The current proposed legislation addressing the definition of an accredited investor is available below.
- H.R. ___, the “Fair Investment Opportunities for Professional Experts Act” (Rep. Hill)
- to expand the definition of “accredited investor” to include individuals with certain licenses and qualifying education or job experience.
- H.R. ___, the “Equal Opportunity for All Investors Act of 2023” (Rep. McHenry)
- to expand the definition of “accredited investor” to include individuals that are certified through an examination established by the SEC.
- H.R. ___, the “Accredited Investor Definition Review Act” (Rep. Huizenga)
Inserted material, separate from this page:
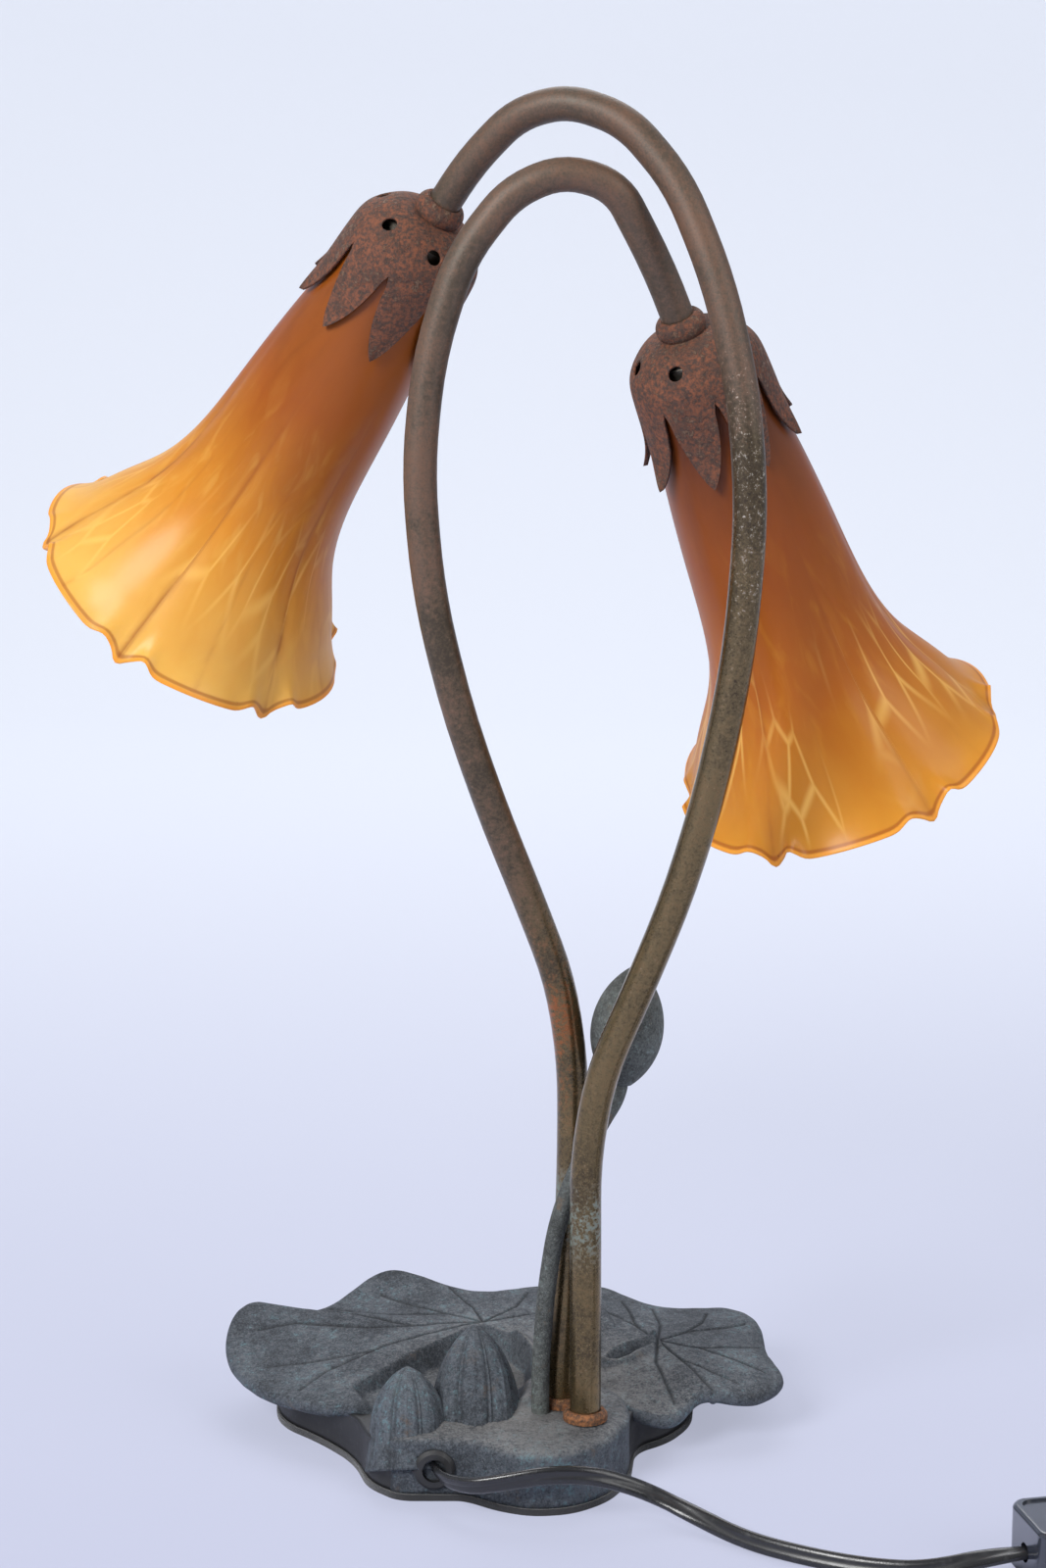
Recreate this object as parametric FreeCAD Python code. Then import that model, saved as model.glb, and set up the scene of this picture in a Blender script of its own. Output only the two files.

- to require the SEC to review the list of certifications, designations, and credentials for individuals to qualify as an accredited investor and add additional certifications, designations, and credentials to such list which the SEC determines are substantially similar to the existing ones within 18 months and every five years thereafter.
- H.R. ___, the “Accredited Investor Self-Certification Act” (Rep. Davidson)
- to require the SEC to create a form that would allow individuals qualify as an “accredited investor” by self-certifying that they understand the risks of investment in private issuers.
- H.R. ___, the “Investment Opportunity Expansion Act”
- to expand the definition of “accredited investor” to include individuals who invest 10% or less of the greater of their net assets or annual income in a private offering.
- H.R. ___, to expand the definition of “accredited investor” to include individuals receiving individualized investment advice or individualized investment recommendations with respect to a private offering from a professional who qualifies as an accredited investor.
- H.R. ___, the “Increasing Investor Opportunities Act” (Rep. Wagner)
- to amend the Investment Act of 1940 to allow a closed-end fund to invest up to all its assets in private funds.
- H.R. ___, the “Gig Worker Equity Compensation Act” (Rep. McHenry)
- to expand Securities Act Rule 701 to include gig workers and preempt state laws that mischaracterize gig workers as employees.